I guess one of us should probably look into the CDC. There seem to be some problems up there.

(Powell is now an author who lives in Miami Beach.)

Jake Bernstein, 1997–99

Joining Miami New Times in 1997 felt to me like being a rookie stepping onto a field of all-stars. Editor Jim Mullin had assembled an extraordinary crew of gifted journalists who were having a grand time tormenting the powerful, plumbing the depths of Miami's quirkiness, and entertaining the hell out of readers. Their pleasure flowed through their writing. It was irresistible.

One of the standouts in this group was Sean Rowe. Seductive. Arch. Handsome. He had a devil-may-care attitude, a perpetual wink that suggested he kept a fascinating world in his back pocket that he'd be happy to show you. He once drove his car down Biscayne Boulevard while tossing his business cards at the sidewalk like a fisherman casting his net into the sea.

He served up quotes like beautifully marbled steaks. Sean had a wonderful eye for nuance even though his characters tended to be billboard-tall personalities. Like his patter, his prose sucked you in and would not let go.

By 1999, the dream team began to scatter. Sean's departure led to an epic anecdote. A final debauch at a Fort Lauderdale tavern ended in the early-morning hours with Sean and a few colleagues stumbling elsewhere for more. At a railroad crossing, the group spied a fast-approaching southbound train. Sean got the bright idea to put a nickel on the track.

Over the roar of the engine, nobody noticed the northbounder coming the opposite way. The train clipped Sean, sending him flying 30 yards down the track, breaking his ribs, collapsing his lung, and fracturing his skull — but leaving him alive.

Who gets hit by a train and survives to tell the tale? I envisioned Sean drinking out on this accomplishment to a ripe old age. Alas, it was not to be. In 2010, his life was tragically cut short.

(Bernstein is the Pulitzer Prize-winning author of Secrecy World: Inside the Panama Papers, out this month; jakebernstein.net.)

Tristram Korten, 1998–2005

It's 2004 and I'm sitting down to eat dinner and watch The Wire in my Miami Beach apartment when the landline rings. "Korten? We know where you live. We know where your mother lives. You better knock off what you're doing."
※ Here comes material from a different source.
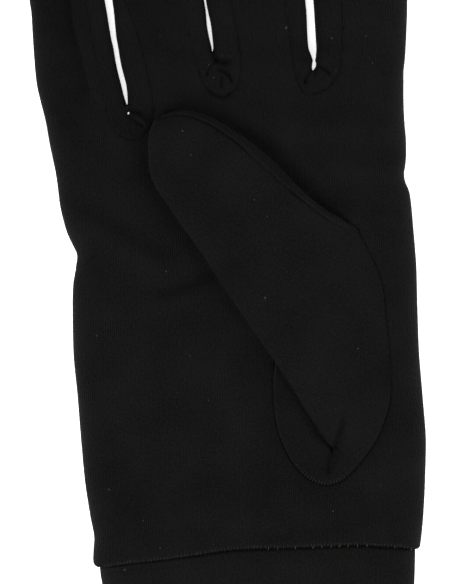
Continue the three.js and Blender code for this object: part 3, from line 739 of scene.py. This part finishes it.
def make_thumb():
    both = [-r for r in EDGE_ROWS] + EDGE_ROWS
    loose = [
        beside(FOLD_LINE, both, 0.9),
        beside(UPPER_FOLD, both, 0.9),
        beside(THUMB_SEAM_LINE, [-2, -1.2, -0.7, -0.4, -0.15, 0.15, 0.4, 0.7, 1.2, 2], 0.8),
        beside(WELT_LINE, [-3, -2, -1.2, -0.8, -0.4, -0.2, 0, 0.2, 0.4, 0.8, 1.2, 2, 3], 0.7),
        *(beside(curve(fold[0], 0.5), np.linspace(-2.4, 2.4, 11) * max(fold[1], 0.7), 0.5)
          for fold in THUMB_FOLDS + THUMB_DENTS[:2])]
    fine = np.vstack(loose + [grid(OVER_LINE, 1.3), grid(POCKET_LINE, 1.0)])
    fine = fine[inside(fine, OVER_LINE) | inside(fine, POCKET_LINE)]
    edges = [FOLD_LINE, UPPER_FOLD, THUMB_SEAM_LINE, VALLEY_LINE]
    fine = fine[nearest(fine, edges) > CLEARANCE]
    points, triangles = triangulate(fine, [(line, False) for line in edges])
    centre = points[triangles].mean(1)
    top, under, pocket = thumb_heights(points)
    over, in_pocket, in_oval = (inside(centre, line) for line in (OVER_LINE, POCKET_LINE, THUMB_SEAM_LINE))
    hidden = over & (distance(centre, FOLD_LINE) < POCKET_DEPTH) & in_oval
    closed = rounded(distance(points, FOLD_LINE), POCKET_DEPTH - 0.7, 2)
    sheets = [(triangles[over], top, True),
              (triangles[over & ~in_oval], under, False),
              (triangles[hidden], under - (under - pocket) * closed, False),
              (triangles[in_pocket | hidden], pocket, True)]
    return build_mesh("thumb_cloth", points, knit_of_thumb(points), sheets)


# Cuff
CUFF_ROWS = [
    # along, left, right, height, bottom
    (3.5, -42.0, 46.2, 5.2, 0.9),
    (0.6, -42.1, 46.3, 5.2, 0.6),
    (-0.1, -42.1, 46.35, 5.3, 0.5),
    (-0.5, -42.1, 46.35, 5.75, 0.4),
    (-1.1, -42.1, 46.35, 6.25, 0.2),
    (-2, -42.05, 46.35, 6.35, 0),
    (-4, -41.9, 46.3, 6.6, 0),
    (-8, -41.4, 46.2, 6.6, 0),
    (-12, -41, 46, 6.6, 0),
    (-24, -39.8, 45.3, 6.5, 0),
    (-36, -39.2, 45.0, 6.5, 0),
    (-43.6, -39.0, 45.0, 6.6, 0),
    (-44.7, -39.05, 45.05, 6.4, 0.1),
    (-45, -39.3, 44.7, 6.0, 0.45),
]
CUFF_SPANS = 96
CUFF_STITCH = -38.5  # line of stitching above the open end
BACK_KNIT = 97  # shift of the knit's pattern on the back


def make_cuff():
    """A flat tube from inside the hem to the open end: rings of points up the table of rows."""
    stations = np.r_[np.linspace(3.5, 0.8, 4), np.arange(0.5, -3, -0.25), np.arange(-3.1, -43, -1.1),
                     np.linspace(-43, -45, 9)]
    rows, *columns = np.transpose(CUFF_ROWS)
    left, right, height, bottom = (smooth_steps(-rows, column, -stations)[:, None] for column in columns)
    across = left + (right - left) * ((1 - np.cos(np.linspace(0, math.pi, CUFF_SPANS + 1))) / 2)
    along = np.broadcast_to(stations[:, None], across.shape)
    inward = np.minimum(across - left, right - across)
    near_hem = np.where(along < 0, np.exp(-(along / HEM_ROLL) ** 2), 1)
    raised = np.where(along > -3, HEM_LIFT * near_hem * ease(-8, -34, across), 0)
    ys = along + hem_height(across) * np.clip(1 - np.abs(along) / HEM_FOLLOWED, 0, 1)
    stitch = 0.3 * np.exp(-((along - CUFF_STITCH) / 0.35) ** 2)
    sunk = uneven(np.c_[across.ravel(), along.ravel()], UNEVEN_CUFF).reshape(across.shape)
    upper = FOLD_RISE + (height - FOLD_RISE - sunk - stitch + raised) * rounded(inward, CUFF_ROUND)
    lower = bottom + (FOLD_RISE - bottom) * (1 - rounded(inward, UNDER_ROUND))
    # painted light on the cuff's side folds, and painted shadow just below the hem
    painted_lighting = RIM_PAINTED_LIGHT * np.exp(-inward / RIM_REACH)
    shaded = painted_lighting - HEM_PAINTED_SHADOW * np.exp(np.minimum(along, 0) / 1.8)
    front = np.stack([across, ys, upper, across, ys, shaded], axis=2)
    back = np.stack([across, ys, lower, across + BACK_KNIT, ys, painted_lighting], axis=2)[:, -2:0:-1]
    rings = np.concatenate([front, back], axis=1).reshape(-1, 6)
    quads = tube_quads(len(stations), 2 * CUFF_SPANS)
    obj = add_object("cuff_cloth", rings[:, :3], quads.tolist(), rings[:, 3:])
    solidify(obj, CLOTH)
    return obj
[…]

I pause a beat. "What am I doing?" I ask.

"You know."

"Really, I don't." Then: "If this is about a story, tell me so I know which one to stop working on."

In reality, I knew which one because I was working on only one. And I had no plans of knocking it off. I just wanted the goon on the phone to confirm it.

"You know," he said again. "You wouldn't want anything to happen to Patricia in Rhode Island. You should go outside and check your car."

My 77-year-old mother indeed lived in Rhode Island — alone. The goon hung up. I spent the next minutes calling Miami Beach Police, the cops in the town where my mother lived, and finally my mother. Then the phone rang again. It was my buddy. "Did you go outside?"

"Been a little busy," I said.

At his urging, I stepped out. My silver Infiniti G20, the first nice car I had ever owned, had been splattered with eggs. At least one rock had dented the trunk. What is this, high school? I thought.

Anyway, the story ran. The goon's boss, whom I was writing about, left town. My editor gave me some money to fix the dent. And my mother: "That was the most excitement I've had in a long time," she said, laughing.

(Korten is now an author living in Miami Beach and is working on a book to be published in 2018.)